EditorialsBy Matt Bud, Chairman, The FENG

For those of you who have been there, I’m sure you recognize the Disney way of concluding a conversation. It is kind of cute, don’t you think? And, in the context of Disney, it sets you up for what you should be experiencing.

The more common phrase in the United States, of course, is “Have a nice day” or for those given to extremes “Have a great day.” Perhaps I am a curmudgeon of sorts, but I have always considered such phrases to be somewhat of an over promise.

The world I live in is to under promise and over deliver. If I say: Have a great day to someone, I always worry that I am setting them up for a disappointment. I wonder would it be better to wish someone an adequate day, or perhaps an okay day? After all, I don’t want to set their expectations too high. How am I to know what kind of day they will encounter?

If I cause them to believe that everything is going to go well, am I causing them to lower their defenses against the disasters that are part and parcel of everyday life? If you have read “The Road Less Traveled” you may remember that “life is difficult.” If you accept that premise, everything makes sense, or so the author argues. (Personally, I don’t think anything about life really makes sense, but that’s just me.)

Each and every day is honestly filled with challenges, big and small, that frequently require all our energy to solve, let alone overcome.

On the other hand, a positive attitude is just about the only thing that will ensure your survival in this dog eat dog world. Most of us are not going to encounter a life size Mickey Mouse, Donald Duck and/or other assorted characters over the course of what passes for a normal day, waiting to give us a hug and pose for a picture with us.

More likely we will make dozens of phone calls, most of which will go into voice mail and never be returned. We will also send out dozens of emails, most of which will go unanswered.

The only way one can survive a day and have the courage to start another one tomorrow is by painting on a smile and convincing ourselves that although the world appears not to care about us, it isn’t personal. The world doesn’t actually care about anyone. Stop being sensitive.

Hopefully all of you out there have many “some ones” who DO care about you. They are the only people who should matter to you.

So, in the spirit of Disney, let’s all work hard to make each day a magical day.
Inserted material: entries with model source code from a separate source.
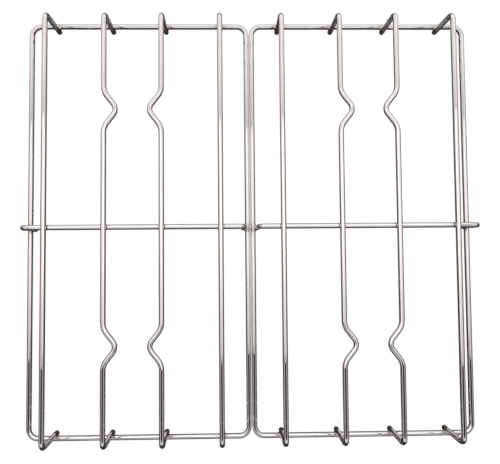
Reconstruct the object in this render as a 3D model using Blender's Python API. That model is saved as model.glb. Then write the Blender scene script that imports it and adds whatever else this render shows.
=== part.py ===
"""Pan supports of a four-burner gas hob: a pair of polished bent-wire grates that lie side by side.

Metres. The pair stands on z = 0 and is centred on the origin, with +X to the right across both grates
and +Y to the back of the hob. A grate is welded up from a frame ring, four support bars and a crossbar,
all bent from the same round wire. The bars' legs stand inside the ring, and the crossbar runs under the
bars with its own legs inside the ring's sides. Where two wires are welded, one is pressed a little way
into the other, and the flash of the weld fills the corners between them.
"""

import math

import bmesh
import bpy
from mathutils import Vector

# The whole pair
WIRE = 0.005  # diameter of every wire
GRATE_HEIGHT = 0.042  # from the feet to the top of the bars
GRATE_GAP = 0.0005  # between the rings of the two grates

# Frame ring
RING_WIDTH = 0.2212  # outside to outside, along X
RING_LENGTH = 0.4156  # outside to outside, along Y
RING_BEND = 0.0095  # radius of its corners, at the wire's centre
RING_LIFT = 0.001  # the feet hold the ring this far off the hob

# Bars
LEG_BEND = 0.006  # radius at the top of each leg, at the wire's centre
OUTER_BAR_INSET = 0.0289  # from the outside of the ring to the axis of an outer bar
BURNER_BAR_SPAN = 0.0535  # between the axes of the two burner bars
BURNER_PITCH = 0.2196  # between the centres of the front and the back burner
JOG_LENGTH = 0.033  # length of the pointed jog of a burner bar, along the bar
JOG_DEPTH = 0.013  # how far the jog's sides would meet out from the bar, before its tip is rounded
JOG_TIP_BEND = 0.0085
JOG_SHOULDER_BEND = 0.016

# Welds
SET_DOWN = 0.0008  # how far one wire is pressed into the other
SEAT_GAP = 0.0003  # clearance that keeps every piece a solid of its own
FLASH = 0.0009  # how far the flash stands out past the wires' radius
FOOT_FLASH_RISE = 0.0012  # the flash at a leg is centred this far above the ring's centre

# Detail of the meshes
BEND_STEP = math.radians(18)  # largest turn between two points of a bend
TUBE_RESOLUTION = 4  # a bevel resolution of 4 makes a tube of 12 sides

RADIUS = WIRE / 2
SEATED = WIRE - SET_DOWN  # distance between the axes of two wires that are welded together
RING_X = RING_WIDTH / 2 - RADIUS
RING_Y = RING_LENGTH / 2 - RADIUS
RING_Z = RING_LIFT + RADIUS
BAR_Z = GRATE_HEIGHT - RADIUS
CROSSBAR_Z = BAR_Z - SEATED
FOOT_WELD_Z = RING_Z + FOOT_FLASH_RISE
LEG_Y = RING_Y - SEATED
CROSSBAR_LEG_X = RING_X - SEATED
OUTER_BAR_X = RING_WIDTH / 2 - OUTER_BAR_INSET
BURNER_BAR_X = BURNER_BAR_SPAN / 2
CHROME = {"color": (0.79, 0.77, 0.76, 1.0), "roughness": 0.12}
WELD_FLASH = {"color": (0.60, 0.57, 0.55, 1.0), "roughness": 0.35}


def clear_scene():
    """Remove whatever the file holds."""
    for thing in list(bpy.data.objects):
        bpy.data.objects.remove(thing, do_unlink=True)


def new_collection(name):
    """Add a collection to the scene."""
    collection = bpy.data.collections.new(name)
    bpy.context.scene.collection.children.link(collection)
    return collection


def metal(name, color, roughness):
    """Make a plain metallic material."""
    material = bpy.data.materials.new(name)
    material.use_nodes = True
    shader = material.node_tree.nodes["Principled BSDF"]
    shader.inputs["Base Color"].default_value = color
    shader.inputs["Roughness"].default_value = roughness
    shader.inputs["Metallic"].default_value = 1.0
    return material


def bend(before, corner, after, radius):
    """Points of the arc that rounds a corner between two neighbouring corners."""
    back = (before - corner).normalized()
    ahead = (after - corner).normalized()
    turn = math.pi - back.angle(ahead)
    reach = radius * math.tan(turn / 2)
    centre = corner + (back + ahead).normalized() * radius / math.cos(turn / 2)
    start = (corner + back * reach - centre).normalized()
    finish = (corner + ahead * reach - centre).normalized()
    steps = math.ceil(turn / BEND_STEP)
    return [centre + start.slerp(finish, step / steps) * radius for step in range(steps + 1)]


def open_path(corners, radii):
    """Centreline of a wire with two ends, its inner corners rounded to their radii."""
    path = [corners[0]]
    for index, radius in enumerate(radii, start=1):
        path += bend(corners[index - 1], corners[index], corners[index + 1], radius)
    return path + [corners[-1]]


def closed_path(corners, radius):
    """Centreline of a wire that closes on itself, every corner rounded to one radius."""
    path = []
    for index, corner in enumerate(corners):
        path += bend(corners[index - 1], corner, corners[(index + 1) % len(corners)], radius)
    return path


def tube(name, path, radius, closed=False):
    """Make a round tube along a centreline, as a curve with filled ends."""
    curve = bpy.data.curves.new(name, "CURVE")
    curve.dimensions = "3D"
    curve.bevel_depth = radius
    curve.bevel_resolution = TUBE_RESOLUTION
    curve.use_fill_caps = not closed
    spline = curve.splines.new("POLY")
    spline.points.add(len(path) - 1)
    for point, place in zip(spline.points, path):
        point.co = (*place, 1.0)
    spline.use_cyclic_u = closed
    return bpy.data.objects.new(name, curve)


def tube_mesh(name, path, radius, closed=False):
    """Make the same tube as a closed mesh, which can be cut and can cut."""
    source = tube(name + "_curve", path, radius, closed)
    bpy.context.scene.collection.objects.link(source)
    graph = bpy.context.evaluated_depsgraph_get()
    mesh = bpy.data.meshes.new_from_object(source.evaluated_get(graph))
    mesh.name = name
    bm = bmesh.new()
    bm.from_mesh(mesh)
    bmesh.ops.remove_doubles(bm, verts=bm.verts, dist=1e-6)
    bm.to_mesh(mesh)
    bm.free()
    piece = bpy.data.objects.new(name, mesh)
    piece.matrix_world = source.matrix_world
    bpy.data.objects.remove(source, do_unlink=True)
    return piece


def cut(piece, cutter):
    """Take a cutter out of a piece with a Boolean."""
    modifier = piece.modifiers.new(cutter.name, "BOOLEAN")
    modifier.operation = "DIFFERENCE"
    modifier.object = cutter


def ring_path():
    """Centreline of the frame ring."""
    signs = ((-1, -1), (1, -1), (1, 1), (-1, 1))
    return closed_path([Vector((x * RING_X, y * RING_Y, RING_Z)) for x, y in signs], RING_BEND)


def bar_path(x, jog):
    """Centreline of a support bar at x. Its jogs lean to the side that the sign of jog says, and 0 makes none."""
    corners = [Vector((x, -LEG_Y, 0)), Vector((x, -LEG_Y, BAR_Z))]
    radii = [LEG_BEND]
    for burner_y in (-BURNER_PITCH / 2, BURNER_PITCH / 2) if jog else ():
        corners.append(Vector((x, burner_y - JOG_LENGTH / 2, BAR_Z)))
        corners.append(Vector((x + jog * JOG_DEPTH, burner_y, BAR_Z)))
        corners.append(Vector((x, burner_y + JOG_LENGTH / 2, BAR_Z)))
        radii += [JOG_SHOULDER_BEND, JOG_TIP_BEND, JOG_SHOULDER_BEND]
    corners += [Vector((x, LEG_Y, BAR_Z)), Vector((x, LEG_Y, 0))]
    return open_path(corners, radii + [LEG_BEND])


def crossbar_path():
    """Centreline of the crossbar."""
    places = (
        (-CROSSBAR_LEG_X, 0),
        (-CROSSBAR_LEG_X, CROSSBAR_Z),
        (CROSSBAR_LEG_X, CROSSBAR_Z),
        (CROSSBAR_LEG_X, 0),
    )
    return open_path([Vector((x, 0, z)) for x, z in places], [LEG_BEND, LEG_BEND])


def flash_mesh(name):
    """Make the round lump that a weld's flash is cut from."""
    bm = bmesh.new()
    bmesh.ops.create_uvsphere(bm, u_segments=16, v_segments=10, radius=RADIUS + FLASH)
    mesh = bpy.data.meshes.new(name)
    bm.to_mesh(mesh)
    bm.free()
    return mesh


class Grate:
    """One of the two grates, built around its own empty."""

    def __init__(self, side, centre_x, parts, cutters, materials):
        self.side = side
        self.parts = parts
        self.cutters = cutters
        self.materials = materials
        self.empty = bpy.data.objects.new(side + "_grate", None)
        self.empty.location.x = centre_x
        parts.objects.link(self.empty)

    def add(self, piece, material):
        """Put a finished piece in the grate."""
        piece.parent = self.empty
        piece.data.materials.clear()
        piece.data.materials.append(self.materials[material])
        self.parts.objects.link(piece)
        return piece

    def add_sleeve(self, path, closed=False):
        """Add the cutter that keeps the other pieces clear of a wire."""
        sleeve = tube_mesh(self.side + "_sleeve", path, RADIUS + SEAT_GAP, closed)
        sleeve.parent = self.empty
        sleeve.hide_render = True
        sleeve.display_type = "WIRE"
        self.cutters.objects.link(sleeve)
        return sleeve

    def add_weld(self, name, place, sleeves):
        """Add a weld's flash: a lump around a place between two wires, cut clear of both."""
        weld = bpy.data.objects.new(self.side + "_" + name, flash_mesh(name))
        weld.location = place
        for sleeve in sleeves:
            cut(weld, sleeve)
        self.add(weld, "weld_flash")

    def add_ring(self):
        """Add the frame ring."""
        path = ring_path()
        self.add(tube(self.side + "_frame_ring", path, RADIUS, closed=True), "ring_chrome")
        self.ring_sleeve = self.add_sleeve(path, closed=True)

    def add_bar(self, name, x, jog):
        """Add a support bar and the welds of its two legs."""
        path = bar_path(x, jog)
        bar = self.add(tube_mesh(self.side + "_" + name, path, RADIUS), "bar_chrome")
        cut(bar, self.ring_sleeve)
        sleeve = self.add_sleeve(path)
        for end, sign in (("front", -1), ("back", 1)):
            place = (x, sign * (LEG_Y + SEATED / 2), FOOT_WELD_Z)
            self.add_weld(f"{name}_{end}_weld", place, (self.ring_sleeve, sleeve))
        return sleeve

    def add_crossbar(self, bars):
        """Add the crossbar, the welds of its legs and its welds to the bars."""
        path = crossbar_path()
        crossbar = self.add(tube_mesh(self.side + "_crossbar", path, RADIUS), "crossbar_chrome")
        cut(crossbar, self.ring_sleeve)
        sleeve = self.add_sleeve(path)
        for end, sign in (("left", -1), ("right", 1)):
            place = (sign * (CROSSBAR_LEG_X + SEATED / 2), 0, FOOT_WELD_Z)
            self.add_weld(f"crossbar_{end}_weld", place, (self.ring_sleeve, sleeve))
        for name, (x, bar_sleeve) in bars.items():
            cut(crossbar, bar_sleeve)
            self.add_weld(name + "_crossing_weld", (x, 0, BAR_Z - SEATED / 2), (bar_sleeve, sleeve))

    def build(self):
        """Build every piece of the grate."""
        self.add_ring()
        bars = {}
        for name, x, jog in (("outer_bar", OUTER_BAR_X, 0), ("burner_bar", BURNER_BAR_X, -1)):
            for end, sign in (("left", -1), ("right", 1)):
                bars[f"{name}_{end}"] = (sign * x, self.add_bar(f"{name}_{end}", sign * x, sign * jog))
        self.add_crossbar(bars)


def main():
    """Build the pair."""
    clear_scene()
    parts = new_collection("hob_pan_supports")
    cutters = new_collection("cutters")
    materials = {
        "ring_chrome": metal("ring_chrome", **CHROME),
        "bar_chrome": metal("bar_chrome", **CHROME),
        "crossbar_chrome": metal("crossbar_chrome", **CHROME),
        "weld_flash": metal("weld_flash", **WELD_FLASH),
    }
    for side, sign in (("left", -1), ("right", 1)):
        Grate(side, sign * (RING_WIDTH + GRATE_GAP) / 2, parts, cutters, materials).build()


main()
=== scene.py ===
"""Looks of the pan supports of a gas hob: two grates of polished round wire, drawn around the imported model.

Metres, in the frame of the model. Every wire and every weld of the model is replaced by a finer piece in
the same place. Sizes and places are read from the model's boxes. The bends are the ones it was built to.
"""

import math

import bpy
from mathutils import Euler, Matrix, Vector, noise


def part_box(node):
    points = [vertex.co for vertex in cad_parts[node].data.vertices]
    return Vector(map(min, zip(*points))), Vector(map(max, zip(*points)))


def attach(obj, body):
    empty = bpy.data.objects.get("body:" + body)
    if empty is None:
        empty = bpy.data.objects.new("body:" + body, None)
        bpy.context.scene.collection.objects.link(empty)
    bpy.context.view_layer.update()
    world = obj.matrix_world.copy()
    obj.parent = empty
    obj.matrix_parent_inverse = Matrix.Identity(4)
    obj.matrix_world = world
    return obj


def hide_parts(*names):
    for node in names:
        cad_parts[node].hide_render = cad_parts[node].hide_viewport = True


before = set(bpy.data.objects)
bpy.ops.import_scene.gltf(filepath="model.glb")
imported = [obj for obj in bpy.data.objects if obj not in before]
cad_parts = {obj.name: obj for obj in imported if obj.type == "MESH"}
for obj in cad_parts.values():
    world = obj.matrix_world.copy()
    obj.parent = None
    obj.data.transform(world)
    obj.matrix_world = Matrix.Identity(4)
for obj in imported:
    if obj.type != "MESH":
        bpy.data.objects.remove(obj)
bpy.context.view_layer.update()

# Camera
CAMERA_PLACE = (-0.0254, -0.0208, 0.4656)
CAMERA_TILT = (2.240, -0.969, -0.440)  # degrees about X, Y and Z
CAMERA_LENS = 33.18  # mm
CAMERA_SENSOR = 36.0  # mm
CAMERA_SHIFT = (0.0342, -0.0026)
CAMERA_NEAR = 0.01

# Bends of the wires, at the wire's centre
RING_BEND = 0.0095
LEG_BEND = 0.006
BURNER_PITCH = 0.2196  # between the front and the back jog of a burner bar
JOG_LENGTH = 0.033
JOG_DEPTH = 0.013
JOG_TIP_BEND = 0.0085
JOG_SHOULDER_BEND = 0.016
SET_DOWN = 0.0008  # how far one wire is pressed into the one that it is welded to

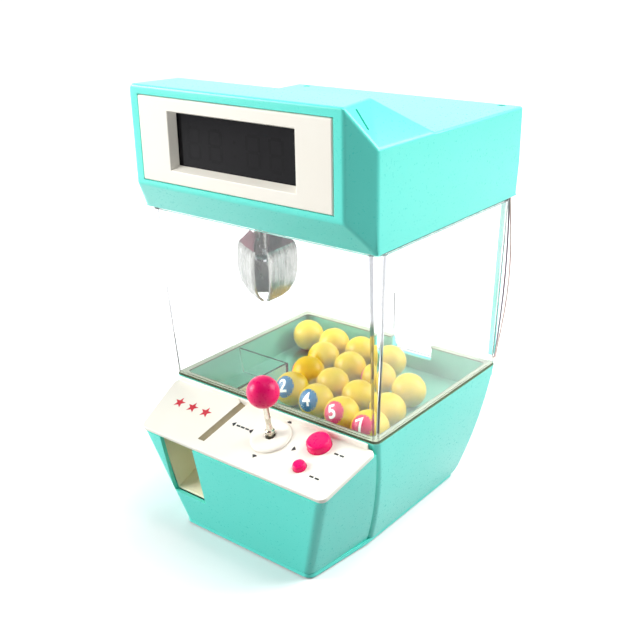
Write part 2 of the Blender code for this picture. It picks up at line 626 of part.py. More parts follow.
def make_rear_body():
    curve = (16.0, 28.0, 40.0, 52.0, 63.0)
    levels = rear_levels(0.0, (BASE_LOW, 4.6, 6.5) + curve + (BASE_TOP,))
    for index, rounding in enumerate((2.6, 0.8)):  # the lower back edge is rounded
        z, x0, x1, y0, y1 = levels[index]
        levels[index] = (z, x0, x1, y0, y1 - rounding)
    body = tapered("rear_body", levels, BASE_CORNER, TURQUOISE, 4)
    inner_levels = rear_levels(REAR_WALL, (BASE_LOW - 2,) + curve + (BASE_TOP + 2,))
    inside = tapered("cut_rear_inside", inner_levels, BASE_CORNER - REAR_WALL, None, 4)
    cut(body, inside)
    # The battery bay is moulded onto the back wall, and opens through it.
    join(body, back_slab("part_bay", BAY_HALF + 1.6, BAY_LOW - 1.6, BAY_HIGH + 1.6, 1.0, BAY_DEPTH + 1.6))
    cut(body, back_slab("cut_bay", BAY_HALF, BAY_LOW, BAY_HIGH, -3.0, BAY_DEPTH))
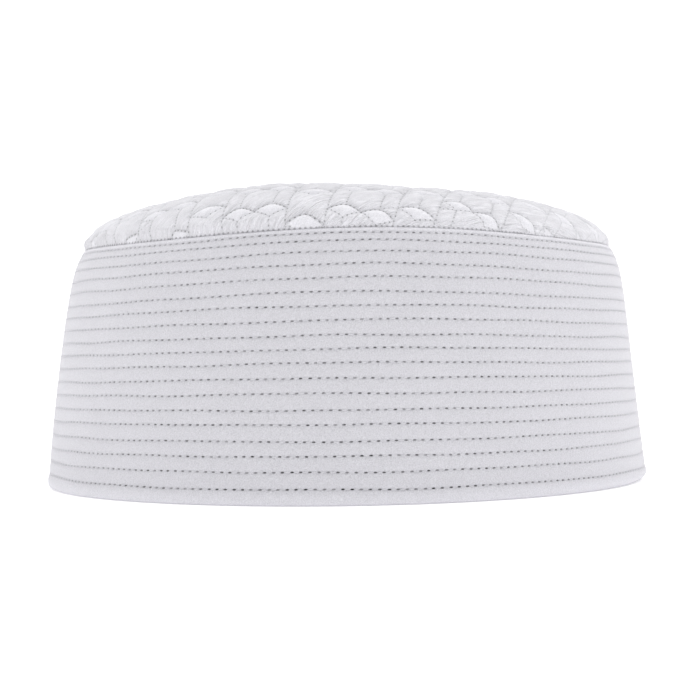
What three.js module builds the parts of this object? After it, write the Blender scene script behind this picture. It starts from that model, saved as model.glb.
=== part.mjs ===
// A kufi: a round, brimless cap with a padded side wall sewn in rows and a quilted, gently domed top.
// Millimetres, +Z up. The origin is under the middle of the rim, which rests on Z = 0, and the front
// of the cap faces -Y. A turn is an angle about +Z that starts at the front and goes towards +X.
import * as THREE from "three";

// The plan. The cap is nearly round: it is kept folded, so front and back stand out a little.
const RIM_RADIUS = 96;
const OVAL = 1.05;
const CORNER = 0.6;
const SKEW = -1.1;

// The side wall, called the band
const BAND_HEIGHT = 73.2;
const BAND_WALL = 3.2;
const BAND_TAPER = 7;
const TOP_TURN = 2.4;
const LEAN_SIDE = 1.7;
const LEAN_BACK = 1.5;
const GROOVE_DEPTH = 0.6;
const HEM_BULGE = 0.35;
const HEM_ROUND = 1.1;
const EDGE_RADIUS = RIM_RADIUS - BAND_TAPER - TOP_TURN;
const EDGE_WALL = 1.5;
const EDGE_ROUND = 0.4;

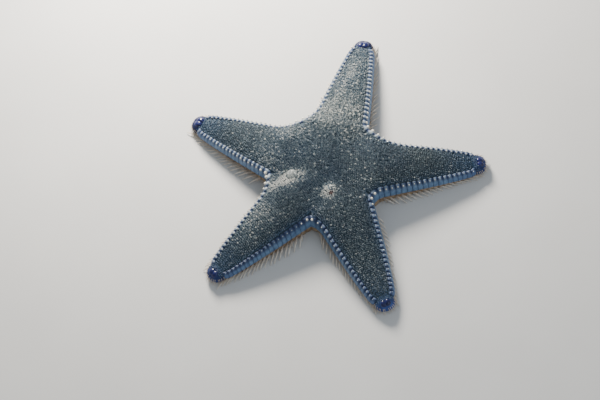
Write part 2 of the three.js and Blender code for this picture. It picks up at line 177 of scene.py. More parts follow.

If you think saying “Have a magical day” sounds a little silly, you are allowed to say “Have a great day” or “Make it a great day.” Order others to make the most of the time we have ahead of ourselves. Don’t dwell on the past. Dream about the future.

As I have often said, “Smile, things could be worse. So I smiled, and sure enough things got worse.”

Just kidding! Have a great day. Have a fine day. Have a fabulous day. And of course, have a magical day.